## START Dataset content

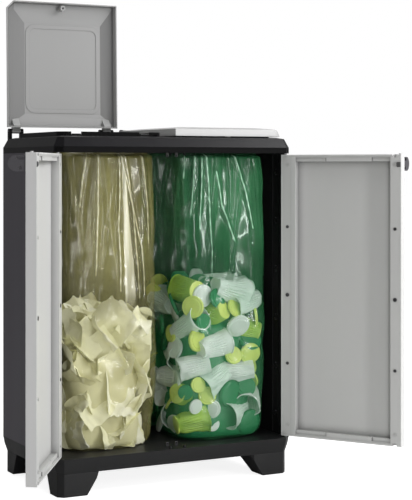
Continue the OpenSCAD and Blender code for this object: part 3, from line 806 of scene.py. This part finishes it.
def paper_heap():
    top = 0.430
    bx = inside_box(-1, -0.009)
    cx, cy = (bx[0] + bx[1]) / 2, (bx[2] + bx[3]) / 2
    groups = {0: ([], []), 1: ([], []), 2: ([], [])}
    r = random.Random(77)

    def put(c, n, size, seed, folds, tilt):
        pts, faces = paper_sheet(size, seed, folds)
        d = (n + Vector((r.uniform(-tilt, tilt), r.uniform(-tilt, tilt), r.uniform(-tilt, tilt)))).normalized()
        rot = Vector((0, 0, 1)).rotation_difference(d).to_matrix() @ Matrix.Rotation(r.uniform(0, math.tau), 3, "Z")
        vs, fs = groups[r.choice((0, 0, 1, 1, 2))]
        b = len(vs)
        pts = [c + rot @ p for p in pts]
        # moved in until it fits, and only then trimmed to the sack
        over = max((q - clamp_to_bag(q, bx)).dot(n) for q in pts)
        shift = n * min(0.022, max(0.0, over))
        vs.extend(clamp_to_bag(q - shift, bx) for q in pts)
        fs.extend([tuple(b + s for s in f) for f in faces])

    k = 0
    z = bx[4] + 0.030
    while z < top - 0.01:
        count = 11
        for i in range(count):
            t = (i + r.uniform(-0.3, 0.3)) / count + k * 0.043
            x, y, nx, ny = rrect_point((bx[1] - bx[0]) * 1000, (bx[3] - bx[2]) * 1000, 55, t)
            inset = r.uniform(12, 40)
            c = Vector((cx + (x - nx * inset) * M, cy + (y - ny * inset) * M, z + r.uniform(-0.018, 0.018)))
            put(c, Vector((nx, ny, 0)), r.uniform(0.085, 0.150), 1000 + k * 50 + i, r.choice((0, 1, 1, 2)), 0.55)
        z += 0.052
        k += 1
    for i in range(22):
        c = Vector((cx + r.uniform(-0.10, 0.10), cy + r.uniform(-0.10, 0.10), top + r.uniform(-0.045, -0.005)))
        put(c, Vector((0, -0.25, 1)).normalized(), r.uniform(0.10, 0.15), 5000 + i, 1, 0.6)
    first = None
    for g, (vs, fs) in groups.items():
        me = mesh_from("paper", vs, fs, smooth=True)
        o = new_object("crumpled_paper_" + "abc"[g], me, PAPER[g])
        s = o.modifiers.new("thick", "SOLIDIFY")
        s.thickness = 0.0006
        s.offset = 0
        bake_modifiers(o)
        sharp_by_angle(o.data, 35)
        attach(o, "cabinet")
        first = first or o
    # filler volume inside the heap: it stands for more sheets inside, and its tan tone, darker than most sheets, is
    # painted shade for the depth between them
    core = heap_core(-1, top * 1000 - 20, PAPER[2], "crumpled_paper_core", 2.2)
    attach(core, "cabinet")
    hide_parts("paper_waste")


paper_heap()

# ---------------------------------------------------------------- right bag: cups, bottles, caps


def plastic_item(name, col, rough=0.32):
    m = Mat(name)
    t = m.noise(24, 3, 0.5)
    m.set(Base_Color=m.ramp(t, [(0.3, tuple(c * 0.88 for c in col)), (0.7, col)]))
    m.set(Roughness=m.maprange(t, 0.2, 0.8, rough, rough + 0.12))
    m.p.inputs["Specular IOR Level"].default_value = 0.5
    m.bump([(m.noise(120, 3, 0.6), 0.15, 0.0006)])
    return m.m


CUPS = {
    "mint": plastic_item("mint_cup", (0.86, 0.97, 0.89)),
    "pale": plastic_item("pale_cup", (0.92, 0.97, 0.93)),
    "lime": plastic_item("lime_cup", (0.50, 0.72, 0.10)),
    "yellow": plastic_item("lime_disc", (0.84, 0.96, 0.22)),
    "green": plastic_item("green_cap", (0.02, 0.24, 0.09)),
}


def lathe(profile, nu, ribs=0, rib=0.0, r0=0.0, r1=1.0, crush=0.0, seed=0.0):
    """Turned thin-walled shape. profile is [(radius, height)], ribbed between heights r0 and r1."""
    vs, fs = [], []
    for rr, h in profile:
        for i in range(nu):
            a = math.tau * i / nu
            q = rr
            if ribs and r0 <= h <= r1:
                q += rib * math.cos(a * ribs)
            k = 1 + crush * noise.noise(Vector((math.cos(a) * 1.3, math.sin(a) * 1.3, h * 22 + seed)))
            vs.append(Vector((q * k * math.cos(a), q * k * math.sin(a), h)))
    for j in range(len(profile) - 1):
        for i in range(nu):
            a, b = j * nu + i, j * nu + (i + 1) % nu
            fs.append((a, b, b + nu, a + nu))
    return vs, fs


def cup(r, seed):
    h = r.uniform(0.075, 0.105)
    a, b = r.uniform(0.021, 0.026), r.uniform(0.031, 0.038)
    n = 14
    prof = [(0.0005, 0.003), (a * 0.85, 0.003), (a, 0.0)]
    prof += [(a + (b - a) * k / n, h * k / n) for k in range(1, n + 1)]
    prof += [(b + 0.0022, h), (b + 0.0022, h - 0.0022), (b - 0.0004, h - 0.001)]
    prof += [(a + (b - a) * k / n - 0.0007, h * k / n) for k in range(n - 1, 0, -1)]
    prof += [(0.0005, 0.0040)]
    return lathe(prof, 64, 32, 0.0009, h * 0.12, h * 0.80, r.choice((0.0, 0.18, 0.32, 0.45)), seed)


def cap(r, seed):
    R = r.uniform(0.020, 0.034)
    h = R * 0.28
    prof = [(0.0004, h), (R * 0.72, h), (R * 0.76, h - 0.0012), (R * 0.94, h - 0.0012), (R, h - 0.003), (R, 0), (R * 0.93, 0), (R * 0.92, h - 0.004), (0.0004, h - 0.004)]
    return lathe(prof, 56, 56, 0.0004, 0.001, h - 0.0035, 0, seed)


def bottle(r, seed):
    R, L = r.uniform(0.020, 0.028), r.uniform(0.10, 0.14)
    prof = [(0.0004, 0.0)] + [(R * math.sin(t * math.pi / 2) , R * 0.35 * (1 - math.cos(t * math.pi / 2))) for t in (0.3, 0.6, 0.85, 1.0)]
    prof += [(R, L * k / 10) for k in range(3, 8)]
    prof += [(R * 0.9, L * 0.76), (R * 0.62, L * 0.84), (R * 0.42, L * 0.89), (R * 0.42, L * 0.94), (R * 0.48, L * 0.945), (R * 0.48, L), (0.0004, L)]
    return lathe(prof, 56, 18, 0.0005, L * 0.3, L * 0.7, r.choice((0.0, 0.15)), seed)


def lid_dome(r, seed):
    R = r.uniform(0.030, 0.040)
    prof = [(0.0004, R * 0.30)] + [(R * math.sin(t), R * 0.30 * math.cos(t) ** 0.7) for t in (0.3, 0.6, 0.9, 1.1, 1.3, 1.45)]
    prof += [(R, 0.0), (R * 1.06, 0.0), (R * 1.06, 0.003), (R * 1.03, 0.003)]
    return lathe(prof, 56, 0, 0, 0, 0, r.choice((0.0, 0.2)), seed)


def cup_heap():
    top = 0.520
    bx = inside_box(1, -0.008)
    cx, cy = (bx[0] + bx[1]) / 2, (bx[2] + bx[3]) / 2
    r = random.Random(903)
    groups = {k: ([], []) for k in CUPS}
    placed = []
    made = 0
    tries = 0

    def add(g, vs, fs):
        gv, gf = groups[g]
        b = len(gv)
        gv.extend(vs)
        gf.extend([tuple(b + s for s in f) for f in fs])

    while tries < 9000 and made < 260:
        tries += 1
        t = r.random()
        x, y, nx, ny = rrect_point((bx[1] - bx[0]) * 1000, (bx[3] - bx[2]) * 1000, 55, t)
        zz = r.uniform(bx[4] + 0.028, top - 0.03)
        over_top = r.random() < 0.14
        kind = r.choices(("cup", "cup2", "lime", "cap", "bottle", "dome"), (32, 22, 15, 14, 5, 14))[0]
        rad = {"cup": 0.036, "cup2": 0.036, "lime": 0.036, "cap": 0.024, "bottle": 0.036, "dome": 0.030}[kind]
        inset = rad * 1000 * r.uniform(0.62, 1.35)
        if over_top:
            c = Vector((cx + r.uniform(-0.09, 0.09), cy + r.uniform(-0.09, 0.09), top - r.uniform(0.02, 0.05)))
        else:
            c = Vector((cx + (x - nx * inset) * M, cy + (y - ny * inset) * M, zz))
        if any((c - q).length < (rad + s) * 0.80 for q, s in placed):
            continue
        disc = None
        if kind in ("cup", "cup2"):
            vs, fs = cup(r, made * 1.7)
            g = "mint" if kind == "cup" else "pale"
        elif kind == "lime":
            vs, fs = cup(r, made * 1.7)
            g = "lime"
        elif kind == "cap":
            vs, fs = cap(r, made)
            g = r.choice(("green", "green", "pale", "yellow"))
        elif kind == "bottle":
            vs, fs = bottle(r, made)
            g = r.choice(("yellow", "mint"))
        else:
            vs, fs = lid_dome(r, made)
            g = r.choice(("pale", "pale", "green"))
        mid = sum(vs, Vector()) / len(vs)
        n = Vector((nx, ny, 0))
        tang = Vector((-ny, nx, 0))
        if kind in ("cap", "dome"):
            d = (n + Vector((r.uniform(-0.5, 0.5), r.uniform(-0.5, 0.5), r.uniform(-0.5, 0.5)))).normalized()
        elif kind == "lime":
            # base towards the film, a little to one side
            d = (-n * r.uniform(0.5, 0.9) + tang * r.uniform(-0.9, 0.9) + Vector((0, 0, r.uniform(-0.3, 0.4)))).normalized()
        else:
            d = (tang * r.choice((-1, 1)) + n * r.uniform(-0.7, 0.7) + Vector((0, 0, r.uniform(-0.6, 0.6)))).normalized()
        rot = Vector((0, 0, 1)).rotation_difference(d).to_matrix()
        vs2 = [c + rot @ (v - mid) for v in vs]
        out = max((q - clamp_to_bag(q, bx)).length for q in vs2)
        if out > 0.020:
            continue
        push = -n * out * 0.95
        vs2 = [clamp_to_bag(q + push, bx) for q in vs2]
        placed.append((c + push, rad))
        made += 1
        add(g, vs2, fs)
        if kind == "lime":
            # bright disc in the cup's base
            base = [v for v in vs if v.z < 0.0045]
            R = max(math.hypot(v.x, v.y) for v in base)
            prof = [(0.0004, -0.0012), (R * 0.90, -0.0012), (R * 0.97, -0.0004), (R * 0.97, 0.0022), (0.0004, 0.0022)]
            dv, df = lathe(prof, 48)
            add("yellow", [clamp_to_bag(c + push + rot @ (v - mid), bx) for v in dv], df)
        elif kind in ("cup", "cup2") and r.random() < 0.45:
            # printed-looking round patch on the wall, as a thin disc
            h = r.uniform(0.35, 0.6)
            top_z = max(v.z for v in vs)
            R = 0.5 * (max(math.hypot(v.x, v.y) for v in vs) + 0.024)
            a0 = r.uniform(0, math.tau)
            dv, df = [], []
            pr = r.uniform(0.011, 0.016)
            for ring in range(5):
                for i in range(24):
                    a = math.tau * i / 24
                    q = pr * ring / 4
                    aa = a0 + q * math.cos(a) / R
                    zz2 = top_z * h + q * math.sin(a)
                    k2 = (0.024 + (R * 2 - 0.024 - 0.024) * zz2 / top_z) + 0.0016
                    dv.append(Vector((k2 * math.cos(aa), k2 * math.sin(aa), zz2)))
            for ring in range(4):
                for i in range(24):
                    df.append((ring * 24 + i, ring * 24 + (i + 1) % 24, ring * 24 + 24 + (i + 1) % 24, ring * 24 + 24 + i))
            add("green", [clamp_to_bag(c + push + rot @ (v - mid), bx) for v in dv], df)
    print("waste pieces", made)
    first = None
    for g, (vs, fs) in groups.items():
        me = mesh_from("cups", vs, fs)
        sharp_by_angle(me, 40)
        o = new_object("waste_" + g, me, CUPS[g])
        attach(o, "cabinet")
        first = first or o
    # filler volume inside the heap in the dark green cap plastic: it stands for more pieces inside, and its dark tone
    # is painted shade for the gaps between them
    core = heap_core(1, 495, CUPS["green"], "waste_core", 5.5)
    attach(core, "cabinet")
    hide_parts("cup_waste")


cup_heap()

# ---------------------------------------------------------------- floor, light
me = bpy.data.meshes.new("floor")
me.from_pydata([(-30, -30, 0), (30, -30, 0), (30, 30, 0), (-30, 30, 0)], [], [(0, 1, 2, 3)])
fm = Mat("pale_floor")
fm.set(Base_Color=fm.ramp(fm.noise(3, 3), [(0.3, (0.60, 0.60, 0.60)), (0.7, (0.62, 0.62, 0.62))]), Roughness=0.8)
fe = fm.nt.nodes.new("ShaderNodeEmission")
fe.inputs[1].default_value = 0.86
fl = fm.nt.nodes.new("ShaderNodeLightPath")
fz = fm.nt.nodes.new("ShaderNodeEmission")
fz.inputs[1].default_value = 0.0
fx = fm.nt.nodes.new("ShaderNodeMixShader")
fa = fm.nt.nodes.new("ShaderNodeAddShader")
fm.link(fl.outputs["Is Camera Ray"], fx.inputs[0])
fm.link(fz.outputs[0], fx.inputs[1])
fm.link(fe.outputs[0], fx.inputs[2])
fm.link(fm.p.outputs[0], fa.inputs[0])
fm.link(fx.outputs[0], fa.inputs[1])
fm.link(fa.outputs[0], fm.out.inputs[0])
floor = new_object("floor", me, fm.m)
floor.location.z = -0.0005

world = bpy.data.worlds.new("studio")
scene.world = world
world.use_nodes = True
wn = world.node_tree
wn.nodes.clear()
wo = wn.nodes.new("ShaderNodeOutputWorld")
bg1 = wn.nodes.new("ShaderNodeBackground")
bg2 = wn.nodes.new("ShaderNodeBackground")
bg2.inputs[0].default_value = (1, 1, 1, 1)
bg2.inputs[1].default_value = 1.0
wt = wn.nodes.new("ShaderNodeTexCoord")
ws = wn.nodes.new("ShaderNodeSeparateXYZ")
wr = wn.nodes.new("ShaderNodeMapRange")
for i, v in enumerate((-0.1, 0.9, WORLD_LOW, WORLD_HIGH)):
    wr.inputs[i + 1].default_value = v
lp = wn.nodes.new("ShaderNodeLightPath")
mx = wn.nodes.new("ShaderNodeMixShader")
wn.links.new(wt.outputs["Generated"], ws.inputs[0])
wn.links.new(ws.outputs[2], wr.inputs[0])
wn.links.new(wr.outputs[0], bg1.inputs[1])
wn.links.new(lp.outputs["Is Camera Ray"], mx.inputs[0])
wn.links.new(bg1.outputs[0], mx.inputs[1])
wn.links.new(bg2.outputs[0], mx.inputs[2])
wn.links.new(mx.outputs[0], wo.inputs[0])


def area(name, loc, target, size, power, size_y=None):
    d = bpy.data.lights.new(name, "AREA")
    d.energy = power
    d.shape = "RECTANGLE"
    d.size = size
    d.size_y = size_y or size
    o = bpy.data.objects.new(name, d)
    scene.collection.objects.link(o)
    o.location = loc
    o.rotation_euler = (Vector(target) - Vector(loc)).to_track_quat("-Z", "Y").to_euler()
    return o


area("key", (2.35, -1.9, 2.6), (0, -0.1, 0.5), 1.5, 78, 1.5)
area("strip_right", (1.3, -2.8, 0.95), (0, 0, 0.5), 0.22, 30, 1.7)
area("strip_left", (-0.55, -3.3, 1.0), (0, 0, 0.5), 0.16, 17, 1.6)
area("top", (0.1, -0.1, 3.2), (0, 0, 0.6), 2.0, 38)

## END Dataset content

Look at the material above and copy, word for word, its lines from the first through the one containing "fs.extend([tuple(b + s".

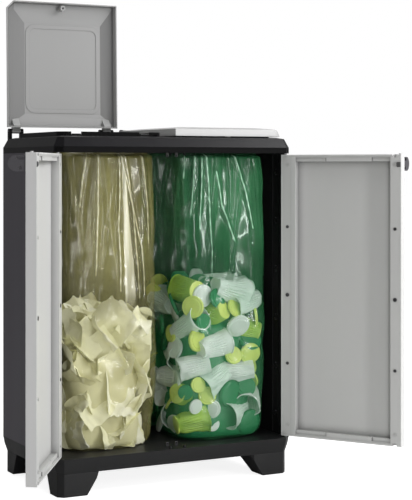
Continue the OpenSCAD and Blender code for this object: part 3, from line 806 of scene.py. This part finishes it.
def paper_heap():
    top = 0.430
    bx = inside_box(-1, -0.009)
    cx, cy = (bx[0] + bx[1]) / 2, (bx[2] + bx[3]) / 2
    groups = {0: ([], []), 1: ([], []), 2: ([], [])}
    r = random.Random(77)

    def put(c, n, size, seed, folds, tilt):
        pts, faces = paper_sheet(size, seed, folds)
        d = (n + Vector((r.uniform(-tilt, tilt), r.uniform(-tilt, tilt), r.uniform(-tilt, tilt)))).normalized()
        rot = Vector((0, 0, 1)).rotation_difference(d).to_matrix() @ Matrix.Rotation(r.uniform(0, math.tau), 3, "Z")
        vs, fs = groups[r.choice((0, 0, 1, 1, 2))]
        b = len(vs)
        pts = [c + rot @ p for p in pts]
        # moved in until it fits, and only then trimmed to the sack
        over = max((q - clamp_to_bag(q, bx)).dot(n) for q in pts)
        shift = n * min(0.022, max(0.0, over))
        vs.extend(clamp_to_bag(q - shift, bx) for q in pts)
        fs.extend([tuple(b + s for s in f) for f in faces])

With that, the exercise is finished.